Into the Green Urns. A period of 24 hours must elapse between the posing and the taking of a vote of confidence. In this period the M.R.P. caucus decided massively against Mendès. The Radical Socialists held a long, painful meeting in which Mendès and Mayer clashed. The party's Grand Old Man, Edouard Herriot (who had himself quarreled bitterly with Mendès over German rearmament), sent a message from Lyon asking the party to stick by Mendès.

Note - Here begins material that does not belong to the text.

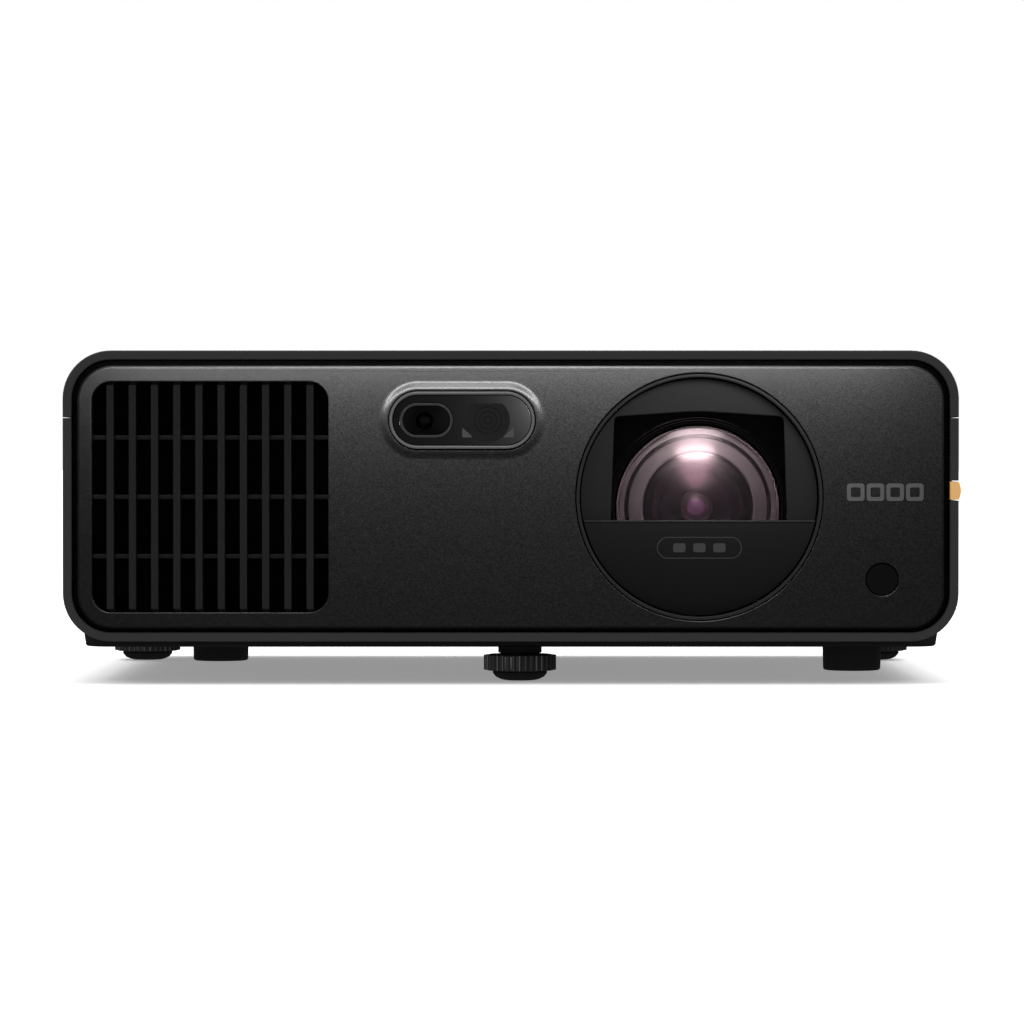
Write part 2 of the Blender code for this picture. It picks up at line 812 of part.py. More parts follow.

At 2 a.m. the Premier mounted the rostrum. His hour was at hand. Precise and calm as ever, he placed notes in front of him, took a sip of milk, and immediately launched into a frontal attack on the M.R.P., which had charged him with "filling the prisons" in North Africa. Though Mendès' rebuttal firmly placed the responsibility on the previous (M.R.P.) government, his speech was grim confirmation of French colonial misrule. Said he: "In Morocco we found prisoners who had not even been convicted; among these prisoners, I scarcely dare report to the Assembly, was an eight-year-old child, who had been in prison for more than a year. In view of this, can anyone dare speak to this government of full prisons?" After a brisk, not altogether unfriendly series of exchanges with Deputies, he concluded: "The debate this evening is not on changing Premiers, but on making a choice in North Africa. I repeat this: the choice is among the gravest which the Assembly has had to make for many years. Perhaps the fate of France is at stake."

Ushers brought in the green urns, in which party leaders deposit either white cards (for the government) or blue cards (against). At 4:50 a.m., Assembly President Pierre Schneiter announced the official count: votes for the government, 273; against. 319—five more than a full majority. Said Schneiter: "Confidence has been refused to the Cabinet." But Mendès was not quite finished.